Hi @natalia-rodilla,
Thank you very much for the detailed report and the test case. I was able to reproduce your error on my system.
As you have discerned already, it seems to be a bug that happens only when there is a single genome in a given cluster. This is where it is failing in the genomesimilarity.py
code:
if len(cluster) == 1:
return cluster[0]
The problem is that the pick_representative_with_largest_Qscore()
function (in which this code is), seems to expect that the cluster
variable is a list, when in fact it is a set.
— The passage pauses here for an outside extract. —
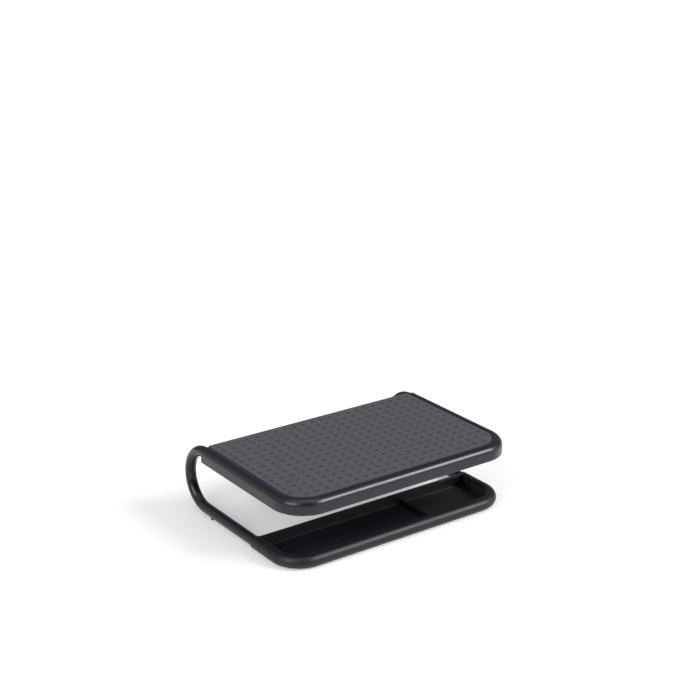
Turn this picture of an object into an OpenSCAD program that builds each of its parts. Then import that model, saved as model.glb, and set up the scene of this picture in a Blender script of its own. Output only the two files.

The very simple fix was to cast cluster
to a list before trying to extract the sole element, which I implemented in commit fbc6cf3 .
This is the output I get on your test set after running with the fixed code in the development branch of anvi'o:
Run mode .....................................: fastANI
CITATION
===============================================
Anvi'o will use 'fastANI' by Jain et al. (DOI: 10.1038/s41467-018-07641-9) to
compute ANI. If you publish your findings, please do not forget to properly
credit their work.
[fastANI] Kmer size ..........................: 16
[fastANI] Fragment length ....................: 3,000
[fastANI] Min fraction of alignment ..........: 0.25
[fastANI] Num threads to use .................: 1
[fastANI] Log file path ......................: /var/folders/nc/7dlw5z2j16q3s14586qddwl8nhxpgh/T/tmpeywzl020
fastANI similarity metric ....................: calculated
Number of genomes considered .................: 7
Number of redundant genomes ..................: 5
Final number of dereplicated genomes .........: 2
ANI RESULTS
===============================================
* Matrix and clustering of 'ani' written to output directory
* Matrix and clustering of 'alignment fraction' written to output directory
* Matrix and clustering of 'mapping fragments' written to output directory
* Matrix and clustering of 'total fragments' written to output directory
* Cleaning up the temp directory (you can use `--debug` if you would like to keep
it for testing purposes)
The similarity scores output gets written, and the resulting representative genomes for each cluster in derep99Q_test10/GENOMES/
are BA_92.fa
and UW8_POB.fa
. :)
So if you were to install anvio-dev
by following the instructions here: https://anvio.org/install/linux/dev/
and pull the latest commits to the repository, you will be able to run this program without this error.